Good advice as you never know what is inside. Watch out for onion burl- layers instead of eyes and swirly grain. Onion burl will sometimes separate like the layers of an onion. I labored hard and long to harvest such a burl as you described. It was a layered white oak burl, but the layers did not separate. I turned one bowl and gave the rest away. Green it was harder than seasoned locust, a bear to turn and not worth the difficulty.

Steve Schlumpf
01-06-2009, 7:43 AM
John - I second Marc's suggestion of a bowl or some turning from the burl - if the wood can be turned. Burls are always a guessing game and until you cut it up have no idea if you can work the wood. If the owner wants anything more that that - personally, I would walk away. There is lots of wood out there that is free - including burls.

As far as cutting it up, if you wanted to make slabs for a table, then I would cut it perpendicular to the burl. If you plan on turning it, then I would rip it lengthwise and seal everything.

Jeff Nicol
01-06-2009, 9:06 AM
Offer him $20 and a wonderful turned piece as a rememberance piece for the tree. Most people like a little cash just because! You said that the log section is 24 inches long, if you cut a table section out of the middle and it is crappy you may be dissapointed. I would start at one end and cut blanks that you would want and see if there is a table piece in there, that way you would get the best of both worlds! Not every day a 30" burl is laying on the ground waiting for you to make a decision!

Good luck and smile sweetly when you make your offer!!

Jeff

George Guadiane
01-06-2009, 10:07 AM
Recently, I got two red oak burls from a guy. One was good, but it has thin bark inclusions in it, and when I turned it down, the thing separated (cracked) along those inclusions - next time I'll soak the areas with CA glue to keep that from happening.
The other was from a different tree and didn't have bark inclusions, it was more of an "onion" burl, it separated quite a bit and I didn't get many BIG pieces to turn (still looks pretty so far).
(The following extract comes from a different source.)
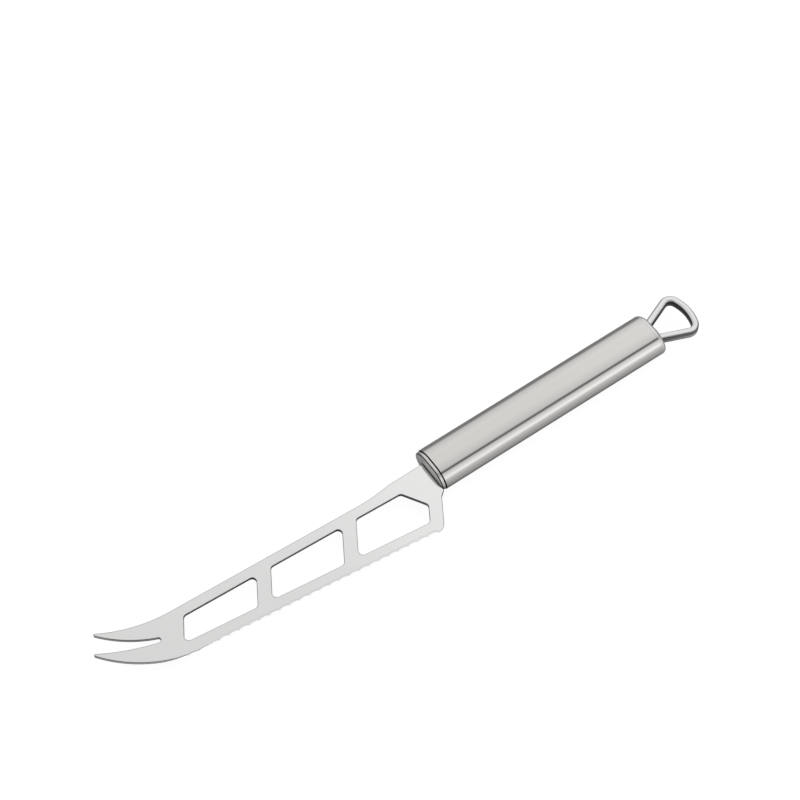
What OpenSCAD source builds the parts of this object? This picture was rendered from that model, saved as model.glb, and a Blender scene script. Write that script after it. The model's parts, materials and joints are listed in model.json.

As far as cutting it goes, I'd cut the pith line out of the center of the burl, deciding which two halves would be of the best use (for your lathe) and make the center section thick enough so that you can use it for something
Oak burl seems to like to WARP, so, extra thick center if you want to make platters/low bowls -
That's been MY experience with it, so far.

Wyatt Holm
01-06-2009, 5:32 PM
$20 should be fair offer. As for cutting it cut it however you want. Burl grain is weird so it shouldn't make much difference how you cut it.

John Fricke
01-06-2009, 7:02 PM
thank you all for your responses. I'll be sure to post pics when and if i get the burl.